Section 17 provides that if a claimant dies after having filed a timely claim, the amount of the claim shall be transferred to another member of the household as determined by the Tax Commissioner. We assume 'claimant' here means a renter claimant, as the amount of the claim of an owner claimant simply results in a reduction or cancellation of the real estate taxes, which would not be subject to transfer. Also, if the Tax Commissioner is to determine to whom a renter claimant's claim is to be transferred, standards must be laid down to guide him in his determination.

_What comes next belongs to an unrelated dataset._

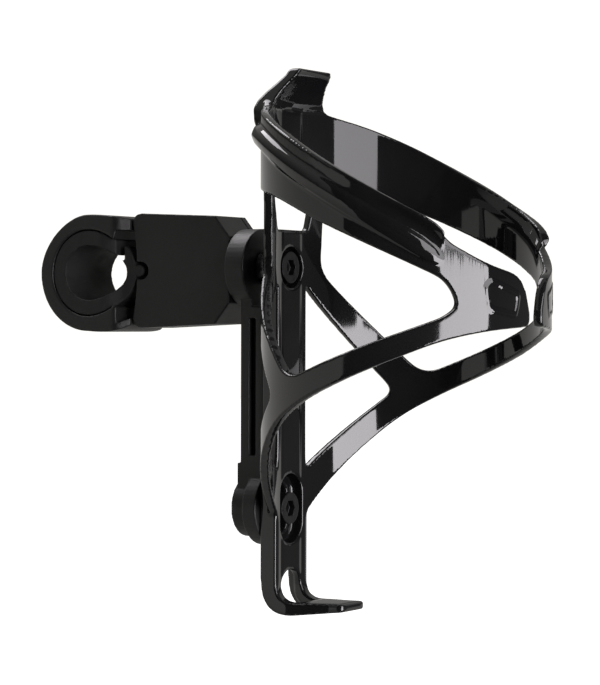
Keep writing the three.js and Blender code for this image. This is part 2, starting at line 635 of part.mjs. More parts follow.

Section 21 provides that the real estate taxes of a claimant under the act shall not become delinquent until the date set for the second half of real estate taxes as provided in section 77-202. It should be made clear that 'claimant' as used in section 21 refers to an owner claimant, and not to a renter claimant, and that the taxes referred to are taxes on the homestead, and not all real estate owned by the claimant.
Section 30 provides that 'every claimant' shall furnish proof of certain facts to the Tax Commissioner. Some of these matters are applicable to renter claimants, and some to owner claimants, and some are in doubt. For example, the claimant must make a statement that the property taxes accrued and used for purposes of the act have been or will be paid by the claimant and that there are no delinquent taxes on the homestead. This should not apply to a renter claimant, since he would not pay the taxes, and he should not be penalized by failure of his landlord to pay the real estate taxes, which can, if not paid, be collected by foreclosure. The section should differentiate between the two types of claimant, and state what is expected of each.
Section 37 provides that a person can claim relief under the act by filing an amended claim within two years of the date the property taxes were paid. This seems to be in conflict with section 27, which requires the claim to be filed with the Department of Revenue on or before April 15. Furthermore, section 37 seems to give the relief to owner claimants, but not to renter claimants, since the payment of the taxes seems to be an irrelevant event, so far as the renter claimant's claim is concerned.
Section 39 amends section 77-202.12, R.R.S. 1943, by, among other things, amending the definition of 'owner.' It strikes the language including one of the joint tenants or tenants in common or surviving spouse as an owner, for the purposes of the act. We are not sure exactly what the intention is in this respect, but if it is intended to make the homestead exemption unavailable to joint tenants or tenants in common who occupy the premises as their homestead, we suspect this constitutes unreasonable classification.
In summary, the general purpose of the bill could, we believe, be successfully defended, but the bill contains numerous areas of uncertainty or outright constitutional violations, the more obvious ones of which we have pointed out.